Consequently, the court found that the trial judges characterization of the exchange of emails as “two separate offers” as incorrect as they should have been considered one contract signed in counterpart. The court discussed the subsequent emails and SICs internal emails concluding that an agreement had been reached. This is notwithstanding minor discussions regarding potential changes to the agreement. The Court of Appeal found that the trial judge made an error of law by ignoring the legal doctrine that an agreement that is signed in counterparts forms a binding agreement as demonstrated in Foley v R., [2000] 4 CTC 2016 (TCC).1

The Court of Appeal also held that the “Term/Cancellation” term in the contract between the two parties was not fatal to the claim. This was because there was no evidence of the right of first refusal made by the parties and that there was no dispute that SIC terminated the distribution of the “We-Vibe” in March 2012. Therefore, they suffered damages for a breach of the exclusive distributorship rights between March 2012 and 2013.

With respect to the “adult industry” secondary agreement, the Court of Appeal agreed with the trial judge that there was no contract that was formed, since there was no signed-and-scanned agreement.
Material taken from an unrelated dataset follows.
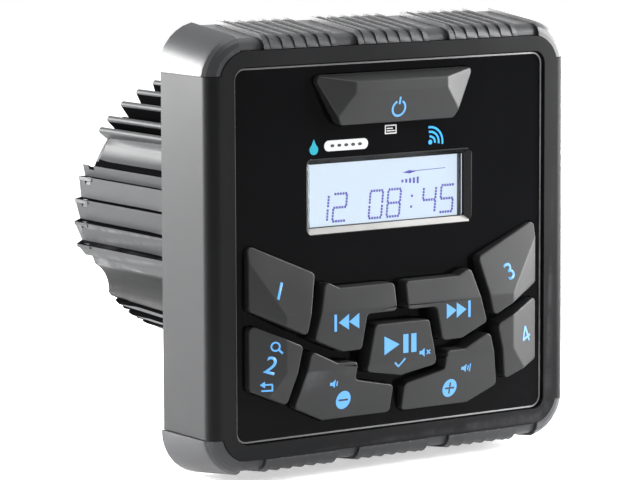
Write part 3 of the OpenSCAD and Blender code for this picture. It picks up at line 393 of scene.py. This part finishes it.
def applyAll(piece):
    choose(piece)
    for modifier in list(piece.modifiers):
        bpy.ops.object.modifier_apply(modifier=modifier.name)


def rounded(piece, width, segments=2, angle=30, clamp=True):
    bevel = piece.modifiers.new("roundedEdges", "BEVEL")
    bevel.width = width * mm
    bevel.segments = segments
    bevel.limit_method = "ANGLE"
    bevel.angle_limit = math.radians(angle)
    bevel.use_clamp_overlap = clamp
    applyAll(piece)
    choose(piece)
    bpy.ops.object.shade_smooth_by_angle(angle=smoothWithin["rounded"])
    piece.modifiers.new("evenNormals", "WEIGHTED_NORMAL").keep_sharp = True
    applyAll(piece)


def dressed(node, material, slotName, width, segments=2, angle=30, body="receiver", clamp=True):
    source = nodes[node]
    skin = source.copy()
    skin.data = source.data.copy()
    skin.name = node + "_skin"
    bpy.context.collection.objects.link(skin)
    editing(skin)
    bpy.ops.mesh.remove_doubles(threshold=mergeWithin)
    bpy.ops.mesh.dissolve_limited(angle_limit=flatWithin)
    done()
    skin.data.materials.clear()
    skin.data.materials.append(material)
    if width:
        rounded(skin, width, segments, angle, clamp)
    else:
        choose(skin)
        bpy.ops.object.shade_smooth_by_angle(angle=smoothWithin["plain"])
    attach(skin, body)
    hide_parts(node)
    return skin


# The outside: CAD shapes with their edges rounded off, widths in millimetres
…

The claim for quantum meriut was dismissed as well, as the legal test was not met in the circumstances.

Conclusion

While the origins of contract law are ancient, its principles have stood the test of time. The Court of Appeal, correctly, recognized in this case the realities of commercial life in the digital age. Counterpart agreements in Canadian law are considered binding (even if not expressly stated in the contract), and commercial entities should be acutely aware of any contracts that they may be party to.

With the increasing proliferation of new technology-based products hitting the Canadian market and considerable negotiation taking place via email, the risk of future misunderstandings as to whether a binding contract was entered into will likely continue to arise. As seen with this case, commercial entities cannot toy with any potential agreements and should be aware of any potential agreements that be made in counterpart.